From Classrooms to Clouds: The Evolution of Knowledge Sharing in Digital Learning Platforms

Authors

  • Muhammad Nadeem Department of Computer Science and Information Technology, Sir Syed University of Engineering and Technology, Karachi, Pakistan. munadeem@ssuet.edu.pk Author
  • Kashif Mughal Department of Computer Science and Information Technology, Sir Syed University of Engineering and Technology, Karachi, Pakistan. kashif.mughal@ssuet.edu.pk Author
  • Ayesha Urooj Department of Computer Science and Information Technology, Sir Syed University of Engineering and Technology, Karachi, Pakistan. aurooj@ssuet.edu.pk Author
  • Dr.
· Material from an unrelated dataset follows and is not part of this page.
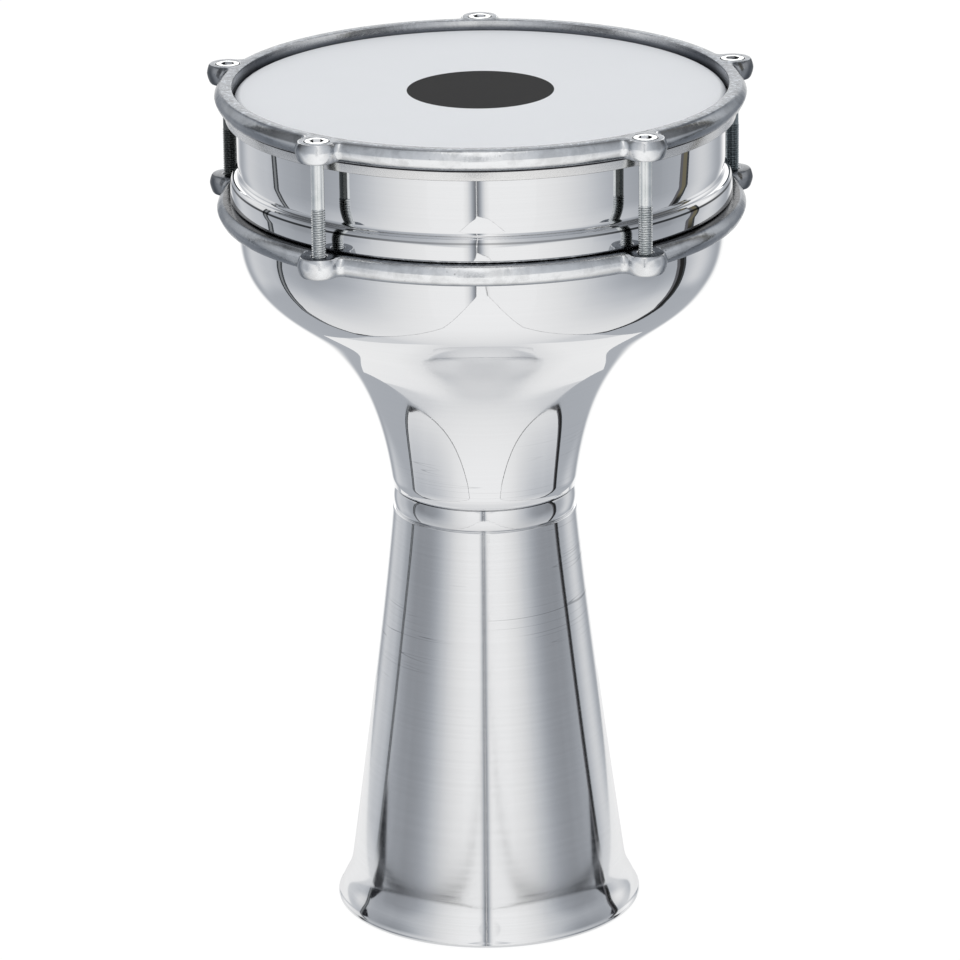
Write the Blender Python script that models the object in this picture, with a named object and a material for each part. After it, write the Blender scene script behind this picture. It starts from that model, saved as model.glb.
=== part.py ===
# Goblet drum: two turned aluminium shells, a cast ring hooked under the bowl's bead,
# a cast hoop that five screws pull down on the head's flesh hoop, and a film head.
# Metres, +Z up, the origin on the drum's axis at the foot's underside, one ear at +Y.

import math

import bmesh
import bpy

# How finely round things are cut
TURN_STEPS = 60
SCREW_STEPS = 18
BORE_STEPS = 24

# Gap between pieces that touch on the real drum
SEAT_GAP = 0.0003

# Spun sheet of both shells
WALL = 0.0018

# Foot shell: rolled rim, flared lip, slender cone and the neck's rounded collar
RIM_RADIUS = 0.0658
RIM_HEIGHT = 0.0025
RIM_FLAT = 0.0016
RIM_STEP = 0.0008
LIP_HEIGHT = 0.0180
LIP_PULL_TOP = 0.0060
LIP_PULL_RIM = 0.0074
LIP_LEAN_TOP = math.radians(7.6)
LIP_LEAN_RIM = math.radians(19.7)
CONE_RADIUS = 0.0592
CONE_CURVE = 1.13
NECK_RADIUS = 0.0394
GROOVE_HEIGHT = 0.1790
GROOVE_DEPTH = 0.0012
GROOVE_ROUND = 0.0008
COLLAR_HEIGHT = 0.0091
COLLAR_BULGE = 0.0008
COLLAR_WALL = 0.0014
COLLAR_STEP = 0.0010

# Bowl shell: spigot inside the collar, trumpet curve, bead, straight band, bearing edge
SPIGOT_LENGTH = 0.0202
BOWL_LEAN = math.radians(7.3)
BOWL_FOOT_PULL = 0.786
BOWL_SHOULDER_PULL = 0.408
SHOULDER_DROP = 0.0145
BAND_RADIUS = 0.1024
BAND_HEIGHT = 0.0437
BEAD_DEPTH = 0.0031
BEAD_ROUND = 0.0020
BEAD_FLAT = 0.0029
BEAD_CROWN = 0.0095
COVE_ROUND = 0.0019
EDGE_HEIGHT = 0.3609
EDGE_ROUND = 0.0026
EDGE_LIP = 0.0013

# Film head: its shoulder, and the skirt that flares out below it
FILM_THICKNESS = 0.0003
SKIRT_FLARE = 0.0014
SKIRT_DROP = 0.0019
SKIRT_END = 0.0014

# Flesh hoop: the open channel that the film's skirt runs down into
CHANNEL_GAP = 0.0006
CHANNEL_WIDTH = 0.0038
CHANNEL_HEIGHT = 0.0045
CHANNEL_WALL = 0.0018
CHANNEL_FLOOR = 0.0008
CHANNEL_LIP = 0.0016
CHANNEL_LIP_WALL = 0.0006

# Cast ring and hoop: a draft both ways from the parting line, and round ears
EARS = 5
EAR_REACH = 0.0099
CAST_HEIGHT = 0.0084
CAST_PARTING = 0.0046
CAST_TOP_WIDTH = 0.0064
CAST_WIDTH = 0.0088
CAST_FOOT_WIDTH = 0.0066
EAR_TOP_RADIUS = 0.0079
EAR_WIDEST = 0.0090
EAR_FOOT_RADIUS = 0.0077
EAR_BLEND = 0.0030
RING_GAP = 0.0005
HOOP_RISE = 0.0035
HOOP_GAP = 0.0006
HOOP_EASE = 0.0006
HOOP_LIP_DEPTH = 0.0052
HOOP_RECESS = 0.0015

# Tension screws: thread, plain shank and socket head, and their holes in the ears
TIP_INSET = 0.0005
THREAD_RADIUS = 0.00295
THREAD_LENGTH = 0.0270
SHANK_RADIUS = 0.00268
TIP_CHAMFER = 0.0006
HEAD_RADIUS = 0.0050
HEAD_HEIGHT = 0.0060
HEAD_CHAMFER = 0.0004
SOCKET_FLATS = 0.0050
SOCKET_DEPTH = 0.0030
EAR_FLOOR = 0.0021
HOLE_GAP = 0.0003
MOUTH_CHAMFER = 0.0005
CUT_OVERRUN = 0.0020

# Heights and radii that follow from the sizes above
COLLAR_TOP = GROOVE_HEIGHT + COLLAR_HEIGHT
COLLAR_RADIUS = NECK_RADIUS - GROOVE_DEPTH
COLLAR_BORE = COLLAR_RADIUS - COLLAR_WALL
SPIGOT_RADIUS = COLLAR_BORE - SEAT_GAP
BOWL_FOOT = COLLAR_TOP + SEAT_GAP
BEAD_HEIGHT = EDGE_HEIGHT - BAND_HEIGHT
SHOULDER_HEIGHT = BEAD_HEIGHT - SHOULDER_DROP
FILM_TOP = EDGE_HEIGHT + SEAT_GAP + FILM_THICKNESS
EDGE_CENTRE = (BAND_RADIUS - EDGE_ROUND, EDGE_HEIGHT - EDGE_ROUND)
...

Shireen Azhar Department of Educational Administration and Supervision Girne American University. shireenuae1@gmail.com Author
  • Tooba Shaikh Computer and Information Systems Engineering NED University of Engineering & Technology, Karachi, Pakistan. toobashaikh@neduet.edu.pk Author

DOI:

https://doi.org/10.63163/jpehss.v4i2.1390

Abstract

Digital learning platforms have shifted knowledge sharing from classroom-bound explanation to persistent, searchable, networked, and increasingly intelligent cloud-mediated exchange. This paper examines the evolution of knowledge sharing in digital learning platforms through a conceptual-analytical study titled "From Classrooms to Clouds." The study develops an original CLOUD-SECI framework that integrates community presence, learning design, open access, user trust, data-informed feedback, and Nonaka's socialization-externalization-combination-internalization knowledge conversion logic. The methodology uses a transparent author-developed analytical rubric rather than fabricated participant data. Five platform generations are compared: classroom-centered learning, early learning management systems, Web 2.0/social learning, cloud-collaborative platforms, and AI-enabled adaptive cloud learning. Results are presented through original figures, tables, matrices, and diagrams that map the movement from one-way knowledge transmission toward co-created, persistent, multimodal, and analytics-informed knowledge ecosystems. The findings suggest that digital platforms improve access, artifact persistence, collaboration, and personalization, but these gains depend on governance, pedagogical quality, digital literacy, privacy protection, inclusion, and teacher facilitation. The paper argues that cloud-based knowledge sharing is not automatically better than classroom learning; it becomes educationally valuable only when technology strengthens human interaction, feedback, critical inquiry, and equitable participation. The proposed framework offers practical guidance for educators, universities, instructional designers, and platform developers seeking to improve digital learning environments without reducing education to mere content delivery.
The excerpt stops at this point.